Repeat the lines of the data that follow, please, starting at the first and stopping after the one with "two stop hinges.".

** Start of Data excerpt **

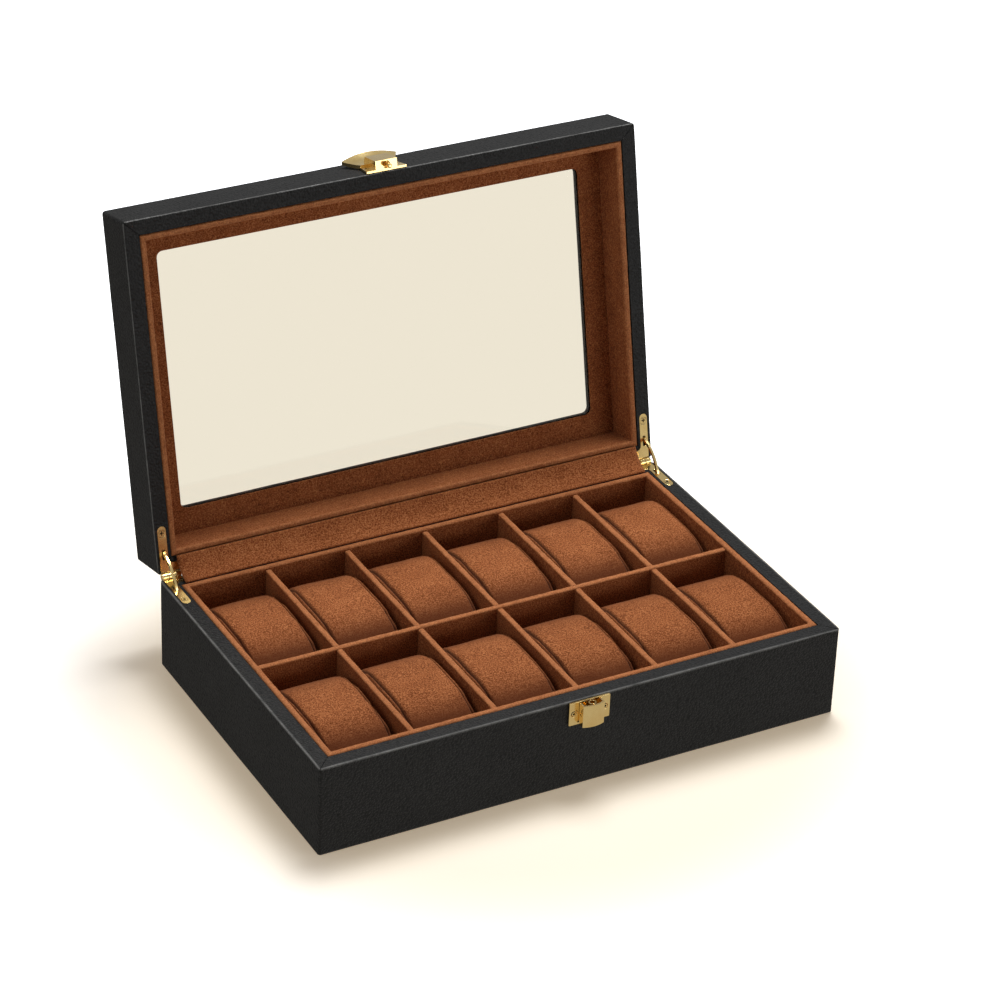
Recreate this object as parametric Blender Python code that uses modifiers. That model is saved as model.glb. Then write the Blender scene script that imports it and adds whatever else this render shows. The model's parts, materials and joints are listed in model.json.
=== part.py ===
"""Watch box: a leather-covered wooden box for twelve watches, with its glazed lid open on two stop hinges.

The origin is on the underside, at its centre. X runs along the box, the front faces -Y and Z is up.
The lid's pieces are drawn in their closed place and hang on an empty at the hinge pin, which opens them.
"""

import math

import bmesh
import bpy
from mathutils import Matrix, Vector

# Whole box, in metres and degrees
BOX_WIDTH = 0.300
BOX_DEPTH = 0.192
BASE_HEIGHT = 0.052
LID_HEIGHT = 0.028
RIM_GAP = 0.0007
OPEN_ANGLE = 102.0
CLEARANCE = 0.0003
OVERRUN = 0.001

# Walls: leather over a mitred board, with a suede lining inside
LEATHER = 0.0010
BOARD = 0.0070
LINING = 0.0034
LEATHER_CORNER = 0.0016
LEATHER_EDGE = 0.0007
LINING_CORNER = 0.0012
LINING_EDGE = 0.0008
LINING_LIP = 0.0004

# Bottom
FELT = 0.0010
FELT_INSET = 0.0040
FELT_CORNER = 0.0030
LEATHER_FOOT = 0.0006
BOTTOM_BOARD = 0.0050
FLOOR_LINING = 0.0010

# Compartments
COLUMN_COUNT = 6
DIVIDER = 0.0032
DIVIDER_EDGE = 0.0010
ROW_DIVIDER_DROP = 0.0007
COLUMN_DIVIDER_DROP = 0.0012

# Watch cushions
CUSHION_SIDE_PLAY = 0.0010
CUSHION_FRONT_PLAY = 0.0014
CUSHION_BACK_PLAY = 0.0036
CUSHION_HEIGHT = 0.0424
CUSHION_FRONT_REACH = 0.0320
CUSHION_FRONT_FALL = 0.0240
CUSHION_BACK_REACH = 0.0260
CUSHION_BACK_FALL = 0.0180
CUSHION_WAIST_HEIGHT = 0.0090
CUSHION_SEAM_INSET = 0.0024
CUSHION_SEAM_WIDTH = 0.0020
CUSHION_SEAM_DEPTH = 0.0007
CUSHION_END_DRAW = 0.0020
CUSHION_WAIST = 0.0006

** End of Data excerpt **

◆ **Response**
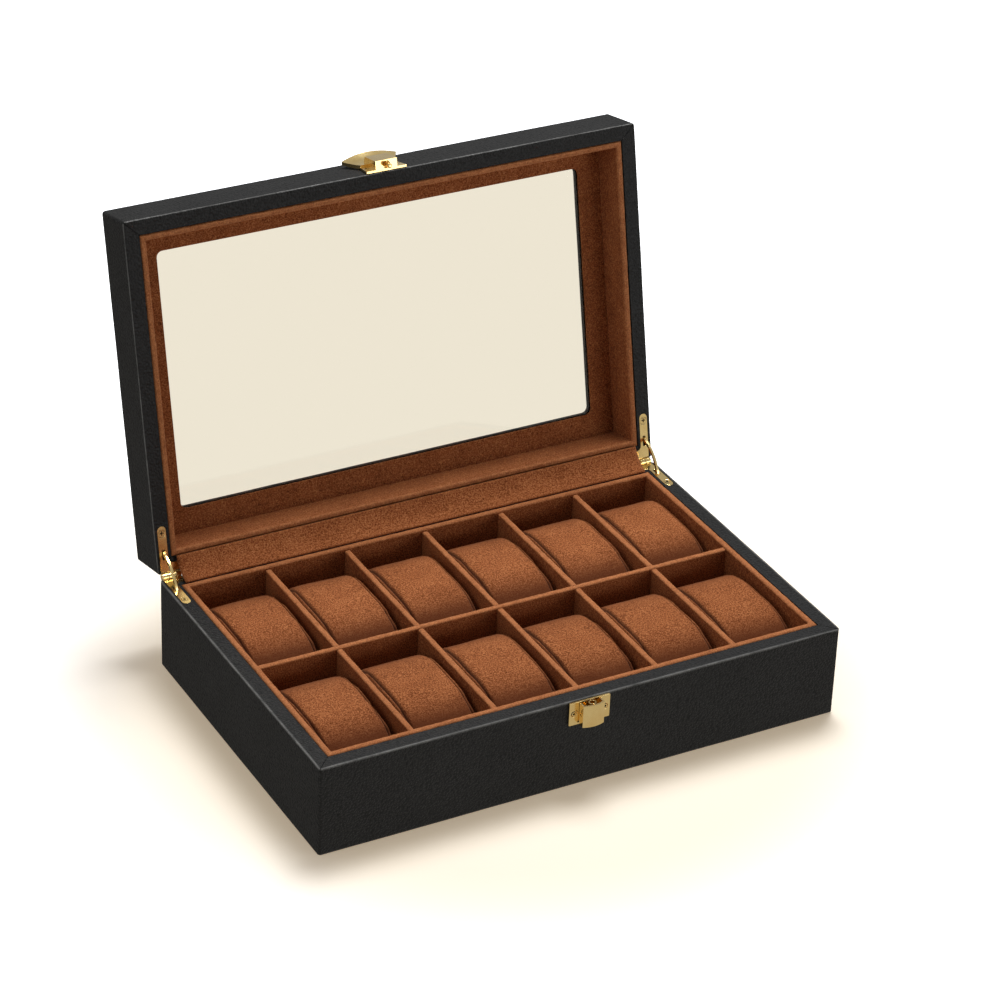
Recreate this object as parametric Blender Python code that uses modifiers. That model is saved as model.glb. Then write the Blender scene script that imports it and adds whatever else this render shows. The model's parts, materials and joints are listed in model.json.
=== part.py ===
"""Watch box: a leather-covered wooden box for twelve watches, with its glazed lid open on two stop hinges.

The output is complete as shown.